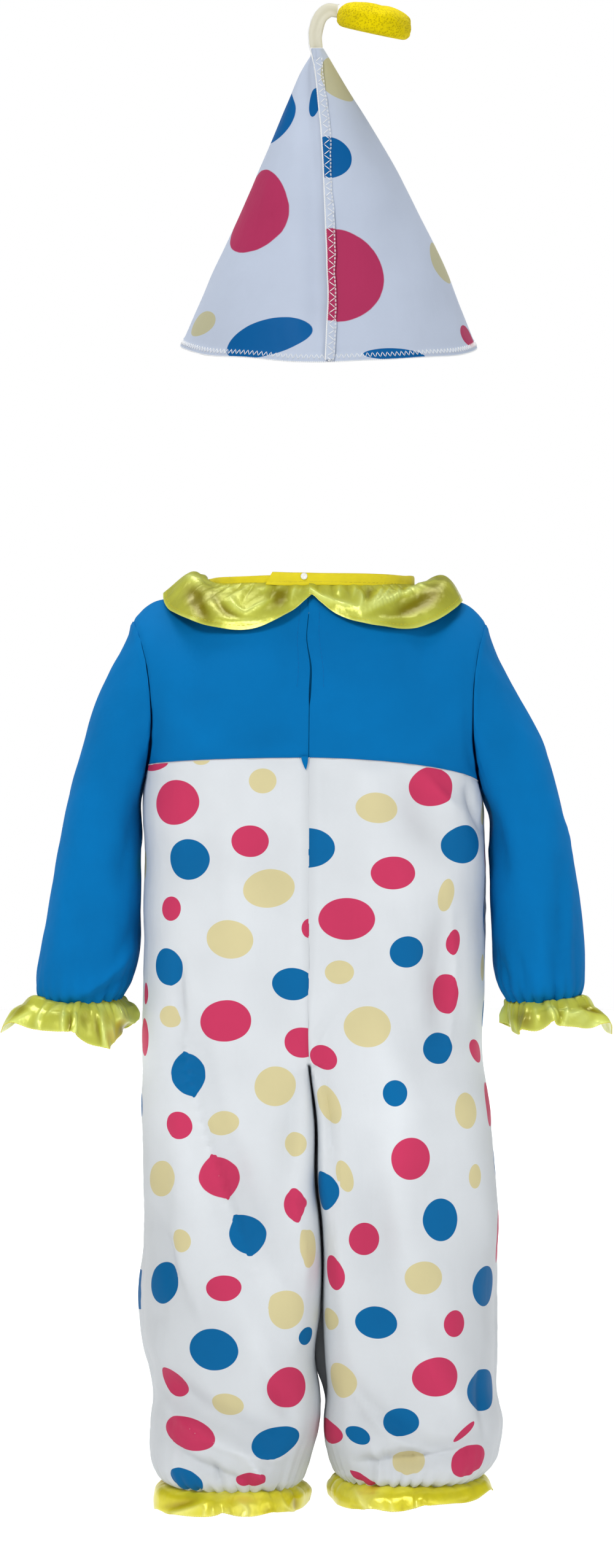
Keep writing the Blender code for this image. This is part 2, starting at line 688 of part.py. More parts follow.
def collar_point(angle, t):
    # A place on the collar: t runs from the neck to the hem. It lies down over the shoulders,
    # puffs up between, and is drawn into small gathers by the neck.
    half_turn = min(angle, 2 * math.pi - angle)
    face = BACK if half_turn < math.pi / 2 else FRONT
    from_face = half_turn if face == BACK else math.pi - half_turn
    side = LEFT if angle < math.pi else RIGHT
    rows, degrees = COLLARS[side], math.degrees(half_turn)
    start = neck_point(side, face, from_face, spread=1.1)
    start[2] -= 0.2
    out = np.array([-math.sin(angle), -math.cos(angle), 0.0])
    drop = math.radians(read(rows, "drop", degrees))
    down = out * math.cos(drop) - np.array([0, 0, math.sin(drop)])
    rise = out * math.sin(drop) + np.array([0, 0, math.cos(drop)])
    length = read(rows, "length", degrees)
    bend = math.log(0.5) / math.log(read(rows, "crest", degrees))
    puff = read(rows, "puff", degrees) * math.sin(math.pi * t ** bend)
    wave = math.sin(COLLAR_WAVES * angle + 0.9 * math.sin(3 * angle)) + 1
    gather = math.sin(COLLAR_GATHERS * angle + 0.8 * math.sin(5 * angle)) + 1
    lift = SATIN_WALL * 1.6 + puff + wave * COLLAR_WAVE_HEIGHT * length / 33 * t
    lift += gather * COLLAR_GATHER_HEIGHT * math.sin(math.pi * min(1.0, t * 1.5)) * (1 - t)
    return start + down * length * t + rise * lift


def build_collar():
    columns = COLLAR_GATHERS * POINTS_PER_GATHER
    angles = np.linspace(COLLAR_OPENING, 2 * math.pi - COLLAR_OPENING, columns + 1)
    places = np.linspace(0, 1, COLLAR_ROWS + 1)
    grid = np.array([[collar_point(angle, t) for angle in angles] for t in places])
    core = grid.mean(axis=1, keepdims=True) - np.array([0, 0, 30.0])
    normals = surface_normals(grid, core, False)
    wall_object("collar_frill", grid, normals, SATIN_WALL, False, SATIN_YELLOW, 0.35)


def band_point(angle, out, up):
    # The band's line: from under the lap on the right, once round the neck, over the lap.
    lap_start = 2 * math.pi - math.radians(70)
    share = min(max((angle - lap_start) / math.radians(60), 0.0), 1.0)
    out += BAND_LAP * share * share * (3 - 2 * share)
    level = NECK_HEIGHT - NECK_FRONT_DROP * max(0.0, -math.cos(angle))
    return np.array([-(NECK_HALF_WIDTH + out) * math.sin(angle),
                     -(NECK_HALF_DEPTH + out) * math.cos(angle), level + BAND_SEAT + up])


def build_band():
    angles = np.linspace(-BAND_UNDER_END, 2 * math.pi + BAND_OVER_END, BAND_STEPS + 1)
    outer = np.array([[band_point(a, 0.6, 0), band_point(a, 0.6, BAND_HEIGHT)] for a in angles])
    inner = np.array([[band_point(a, 0.6 - BAND_WALL, 0), band_point(a, 0.6 - BAND_WALL, BAND_HEIGHT)]
                      for a in angles])
    wall_object("neck_band", outer, (outer - inner) / BAND_WALL, BAND_WALL, False, BAND_YELLOW, 0.7)


def build_snap():
    angle = 2 * math.pi - math.asin(SNAP_X / NECK_HALF_WIDTH)
    seat = band_point(angle, 0.6, BAND_HEIGHT * 0.55)
    steps = 14
    rings = [(SNAP_RADIUS * 0.94, SEAM_GAP), (SNAP_RADIUS, SEAM_GAP + 0.3),
             (SNAP_RADIUS * 0.9, SNAP_HEIGHT * 0.8), (SNAP_RADIUS * 0.5, SNAP_HEIGHT)]
    points, faces = [], []
    for radius, out in rings:
        for s in range(steps):
            turn = 2 * math.pi * s / steps
            points.append(seat + np.array([radius * math.cos(turn), -out, radius * math.sin(turn)]))
    for k in range(len(rings) - 1):
        for s in range(steps):
            i, j = k * steps + s, k * steps + (s + 1) % steps
            faces.append([i, j, j + steps, i + steps])
    faces.append(list(range(steps))[::-1])
    faces.append(list(range(len(points) - steps, len(points))))
    add_object("neck_snap", points, faces, SNAP_WHITE, 0.3)


def hat_place(x, depth, rise):
    # A place in the hat's own frame (depth is towards the front), leaned back and set.
    y = depth * math.cos(HAT_TILT) - rise * math.sin(HAT_TILT)
    z = depth * math.sin(HAT_TILT) + rise * math.cos(HAT_TILT)
    return np.array([HAT_X + x, HAT_Y + y, HAT_Z + z])


def hat_point(angle, rise, out=0.0):
    # Angle 0 is the centre back, 90 degrees is the wearer's right.
    left, right = read(HAT, "left", rise), read(HAT, "right", rise)
    x = (left + right) / 2 + ((right - left) / 2 + out) * math.sin(angle)
    return hat_place(x, -(read(HAT, "depth", rise) + out) * math.cos(angle), rise)


def build_hat_cone():
    rises = np.linspace(0, HAT["rise"][-1], HAT_ROWS + 1)
    turns = [2 * math.pi * c / HAT_COLUMNS for c in range(HAT_COLUMNS)]
    grid = np.array([[hat_point(turn, rise) for turn in turns] for rise in rises])
    normals = surface_normals(grid, grid.mean(axis=1, keepdims=True), True)
    wall_object("hat_cone", grid, normals, CLOTH_WALL, True, WHITE, 0.6)


def build_hat_seam():
    rises = np.linspace(1.0, HAT["rise"][-1] - 6, HAT_ROWS * 2 + 1)
    outer = []
    for rise in rises:
        width = SEAM_STRIP_WIDTH * (0.9 + 0.1 * math.sin(rise / 9))
        radius = max(read(HAT, "depth", rise), 6.0)
        turns = [(SEAM_STRIP_SHIFT + width * share) / radius for share in (0.0, 0.5, 1.0)]
        outer.append([hat_point(turn, rise, SEAM_GAP * 1.6 + SEAM_STRIP_WALL) for turn in turns])
    outer = np.array(outer)
    normals = surface_normals(outer, np.array(hat_place(0, 0, 60)), False)
    wall_object("hat_seam", outer, normals, SEAM_STRIP_WALL, False, WHITE, 0.6)


def build_hat_tip():
    # A flat rolled strip on a bending line in the hat's own plane.
    places = np.linspace(0, 1, 11)
    start_rise = HAT["rise"][-1] + SEAM_GAP
    sides = 10
    points, faces = [], []
    for place in places:
        lean = 1e-3
        x, z = read(TIP, "x", place), read(TIP, "z", place)
        ahead = np.array([read(TIP, "x", place + lean) - read(TIP, "x", place - lean),
                          read(TIP, "z", place + lean) - read(TIP, "z", place - lean)])
        if place == 0:
            ahead = np.array([0.0, 1.0])
        ahead = ahead / np.linalg.norm(ahead)
        for s in range(sides):
            turn = 2 * math.pi * s / sides
            across = TIP_WIDTH / 2 * rounded(math.cos(turn), 3)
            deep = TIP_THICKNESS / 2 * rounded(math.sin(turn), 3)
            points.append(hat_place(x + across * ahead[1], deep, start_rise + z - across * ahead[0]))
    for k in range(len(places) - 1):
        for s in range(sides):
            i, j = k * sides + s, k * sides + (s + 1) % sides
            faces.append([i, j, j + sides, i + sides])
    faces.append(list(range(sides))[::-1])
    faces.append(list(range(len(points) - sides, len(points))))
    add_object("hat_tip", points, faces, WHITE, 0.6)


def build_hat_foam():
    # A round puck with a flat underside and a domed top, tilted down to the right.
    profile = [(0.84, 0.0), (0.97, 0.12), (1.0, 0.36), (0.97, 0.6), (0.86, 0.82), (0.6, 0.96), (0.25, 1.0)]
    steps = 22
    end = np.array([read(TIP, "x", 1.0), 0, read(TIP, "z", 1.0)])
    centre = np.array([end[0] + FOAM_OFFSET, 0, end[2] - FOAM_HEIGHT * FOAM_SEAT])
    points, faces = [], []
    for radius, height in profile:
        for s in range(steps):
            turn = 2 * math.pi * s / steps
            x = FOAM_RADIUS * radius * math.cos(turn)
            z = FOAM_HEIGHT * height
            tilted_x = x * math.cos(FOAM_TILT) + z * math.sin(FOAM_TILT)
            tilted_z = z * math.cos(FOAM_TILT) - x * math.sin(FOAM_TILT)
            depth = FOAM_RADIUS * radius * math.sin(turn)
            rise = HAT["rise"][-1] + centre[2] + tilted_z
            points.append(hat_place(centre[0] + tilted_x, depth, rise))
    for k in range(len(profile) - 1):
        for s in range(steps):
            i, j = k * steps + s, k * steps + (s + 1) % steps
            faces.append([i, j, j + steps, i + steps])
    faces.append(list(range(steps))[::-1])
    faces.append(list(range(len(points) - steps, len(points))))
    add_object("hat_foam", points, faces, FOAM_YELLOW, 0.9)


def clear_scene():
    for found in list(bpy.data.objects):
        bpy.data.objects.remove(found, do_unlink=True)


def main():
    clear_scene()
    build_hat_cone()
    build_hat_seam()
    build_hat_tip()
    build_hat_foam()
    build_band()
    build_snap()
    build_collar()
    build_front_yoke()
    for side, word in ((LEFT, "left"), (RIGHT, "right")):
        build_back_yoke(side, "back_yoke_" + word)
        build_sleeve(side, "sleeve_" + word)
        build_cuff_frill(side, "cuff_frill_" + word)
        build_trouser_panel(side, BACK, "trouser_back_" + word)
        build_trouser_panel(side, FRONT, "trouser_front_" + word)
        build_ankle_frill(side, "ankle_frill_" + word)


main()
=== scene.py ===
# Toddler's clown costume in its hollow worn form: a jumpsuit with a plain yoke and sleeves,
# dotted trousers and satin frills, and a pointed dotted hat above it. The back faces -Y.
# Sizes are millimetres in the costume's own frame until a mesh is made from them.
import math

import bpy
import numpy as np
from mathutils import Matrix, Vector


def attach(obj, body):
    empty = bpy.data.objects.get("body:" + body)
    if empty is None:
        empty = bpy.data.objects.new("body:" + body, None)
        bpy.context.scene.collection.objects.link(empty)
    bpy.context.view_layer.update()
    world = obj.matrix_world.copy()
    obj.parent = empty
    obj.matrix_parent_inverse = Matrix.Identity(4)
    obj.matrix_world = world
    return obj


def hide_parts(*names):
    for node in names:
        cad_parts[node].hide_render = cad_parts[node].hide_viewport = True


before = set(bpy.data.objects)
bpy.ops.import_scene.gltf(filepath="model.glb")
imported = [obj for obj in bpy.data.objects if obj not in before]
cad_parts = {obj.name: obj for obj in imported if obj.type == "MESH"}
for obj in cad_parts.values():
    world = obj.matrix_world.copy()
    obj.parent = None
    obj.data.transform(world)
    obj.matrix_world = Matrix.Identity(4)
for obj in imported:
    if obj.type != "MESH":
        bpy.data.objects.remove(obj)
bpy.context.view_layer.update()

metres = 0.001
noPrint = 9.0  # A place well outside any dot.
left, right = -1, 1
back, front = -1, 1
creaseSteps = 24  # Points on a crease's curve.
tuckReach = 22  # How far the cloth beside a tuck is drawn towards it.


def table(columns, *rows):
    # Rows of numbers under named columns, sorted by the first column.
    names = columns.split()
    rows = sorted(rows)
    return {name: np.array([row[i] for row in rows], float) for i, name in enumerate(names)}


def readAt(rows, column, places):
    # One column of a table at any places, on a smooth curve through its rows.
    keys = next(iter(rows.values()))
    values = rows[column]
    places = np.clip(places, keys[0], keys[-1])
    slopes = np.gradient(values, keys)
    i = np.clip(np.searchsorted(keys, places) - 1, 0, len(keys) - 2)
    span = keys[i + 1] - keys[i]
    t = (places - keys[i]) / span
    start, end = values[i], values[i + 1]
    leanIn, leanOut = slopes[i] * span, slopes[i + 1] * span
    bend = t * t * (3 * (end - start) - 2 * leanIn - leanOut)
    return start + t * leanIn + bend + t ** 3 * (2 * (start - end) + leanIn + leanOut)


def mix(a, b, share):
    return a + (b - a) * share


def smooth(share):
    share = np.clip(share, 0.0, 1.0)
    return share * share * (3 - 2 * share)


def places(x, y, z):
    return np.stack(np.broadcast_arrays(x, y, z), axis=-1).astype(float)


def unit(vectors):
    return vectors / np.maximum(np.linalg.norm(vectors, axis=-1, keepdims=True), 1e-9)


def rounded(value, roundness):
    # A sine or cosine, made squarer by a roundness over 2.
    return np.sign(value) * np.abs(value) ** (2 / roundness)


def bezier(points, t):
    a, b, c, d = (np.array(p, float) for p in points)
    t = np.asarray(t)[..., None]
    s = 1 - t
    return a * s ** 3 + 3 * b * s * s * t + 3 * c * s * t * t + d * t ** 3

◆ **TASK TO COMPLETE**
Return exactly, and only, the lines from the one containing "for side, word" down to the one containing "import math", with both of those lines included.

◆ **TASK RESULT**
    for side, word in ((LEFT, "left"), (RIGHT, "right")):
        build_back_yoke(side, "back_yoke_" + word)
        build_sleeve(side, "sleeve_" + word)
        build_cuff_frill(side, "cuff_frill_" + word)
        build_trouser_panel(side, BACK, "trouser_back_" + word)
        build_trouser_panel(side, FRONT, "trouser_front_" + word)
        build_ankle_frill(side, "ankle_frill_" + word)


main()
=== scene.py ===
# Toddler's clown costume in its hollow worn form: a jumpsuit with a plain yoke and sleeves,
# dotted trousers and satin frills, and a pointed dotted hat above it. The back faces -Y.
# Sizes are millimetres in the costume's own frame until a mesh is made from them.
import math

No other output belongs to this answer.